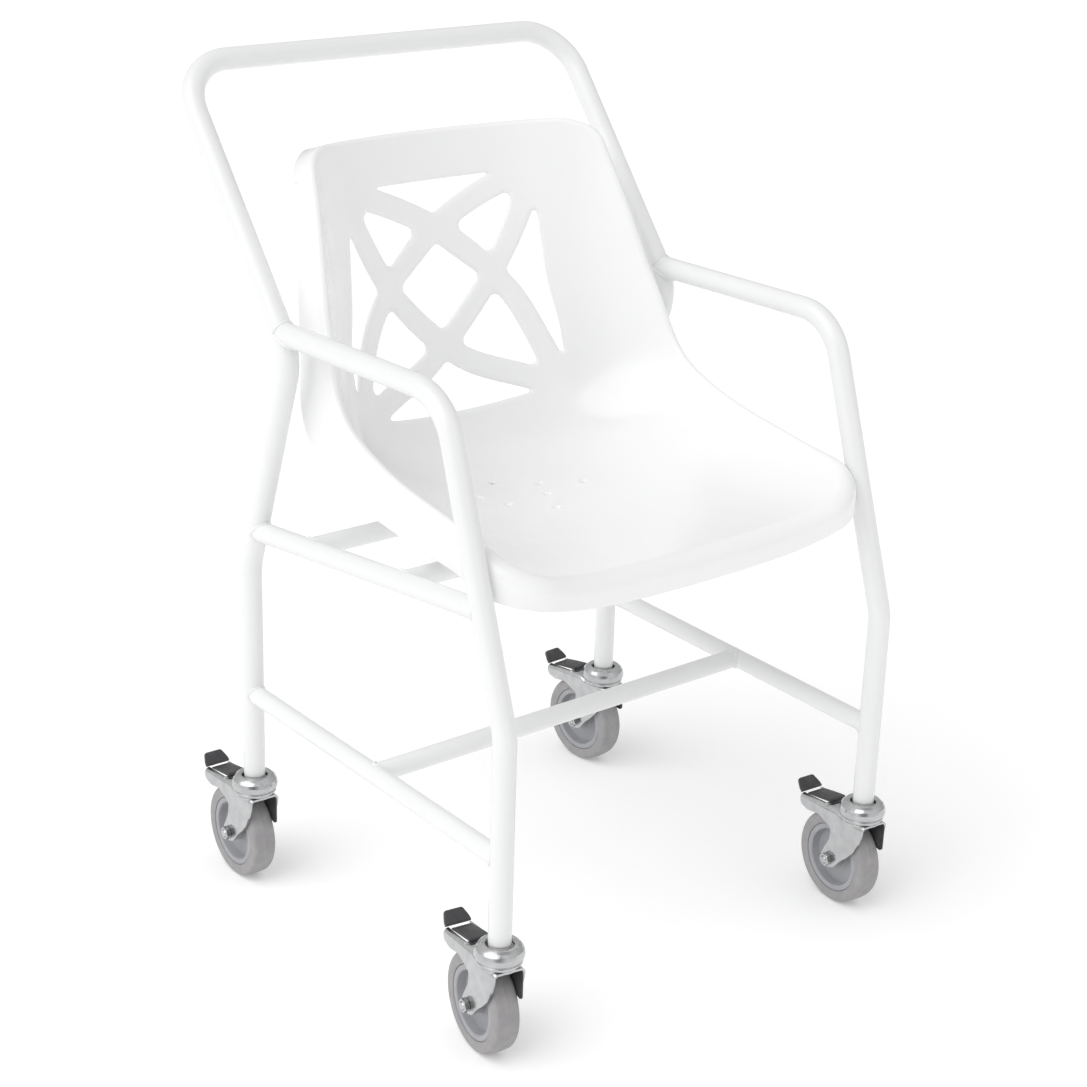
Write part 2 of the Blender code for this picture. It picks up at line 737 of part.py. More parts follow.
def pedal_lever_mesh():
    """The pressed lever between the cheeks, its end turned up, with its pivot's two ends."""
    bend_y, bend_z = PEDAL_BEND
    rise = Vector((math.cos(PEDAL_LEAN), math.sin(PEDAL_LEAN)))
    tip = Vector(PEDAL_BEND) + rise * 0.0120
    under = Vector((rise.y, -rise.x)) * LEVER_T
    side = [
        (0.0350, lever_top(0.0350)), (0.0350, lever_top(0.0350) - LEVER_T),
        (bend_y + 0.0009, bend_z - LEVER_T), tuple(tip + under), tuple(tip), PEDAL_BEND,
    ]
    half = FORK_HALF - PLATE_T - 0.0008
    blade = plate("lever", side, 2 * half)
    pivot_route = [(-half - 0.0004, *PEDAL_PIVOT), (half + 0.0004, *PEDAL_PIVOT)]
    pivot = tube_mesh("pivot", pivot_route, 0.0022, 10)
    return united("lever", [blade, pivot])


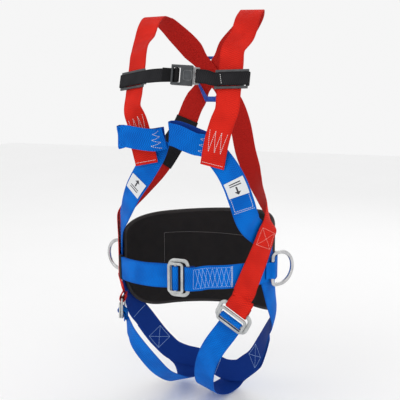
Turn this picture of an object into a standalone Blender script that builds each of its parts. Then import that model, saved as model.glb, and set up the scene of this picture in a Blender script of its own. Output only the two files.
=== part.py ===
"""Full-body fall-arrest harness with a work-positioning belt, in its worn shape.

Axes: +Z up, the front of the wearer faces -Y, +X is the wearer's left. The origin is on the
wearer's torso axis at belt height. Sizes below are in millimetres; the scene is in metres.
"""
import math

import bpy
import bmesh
import numpy as np
from mathutils import Matrix, Vector

MM = 0.001
STEP = 13.0                 # longest stretch between two rows of a strap
HIP_STEP = 8.5              # the same, where a strap bends round the hip

# webbing
WEB = 45.0                  # width of the load-bearing webbing
CHEST_WEB = 24.0            # width of the chest strap
THICK = 2.0                 # thickness of every webbing
GAP = 0.9                   # air between two layers
LAYER = THICK + GAP

LABEL_HALF = 0.0125          # half a label, as a share of the seat strap

# waist pad: outer face is an ellipse round the torso axis
PAD_HALF_X = 157.0
PAD_HALF_Y = 108.0
PAD_CENTRE_Y = -3.0
PAD_THICK = 8.0
PAD_FRONT_ANGLE = {-1: 78.0, 1: 74.0}
PAD_TOP_BACK, PAD_TOP_END = 82.0, 46.0
PAD_BOTTOM_BACK, PAD_BOTTOM_END = -128.0, -50.0
BELT_TILT = 0.05            # the belt sits a little lower on the wearer's right
PAD_TILT = 0.08
BELT_FRONT_Z, BELT_BACK_Z = -8.0, -20.0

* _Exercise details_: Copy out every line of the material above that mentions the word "picture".

* _Expected answer_:
Write part 2 of the Blender code for this picture. It picks up at line 737 of part.py. More parts follow.
Turn this picture of an object into a standalone Blender script that builds each of its parts. Then import that model, saved as model.glb, and set up the scene of this picture in a Blender script of its own. Output only the two files.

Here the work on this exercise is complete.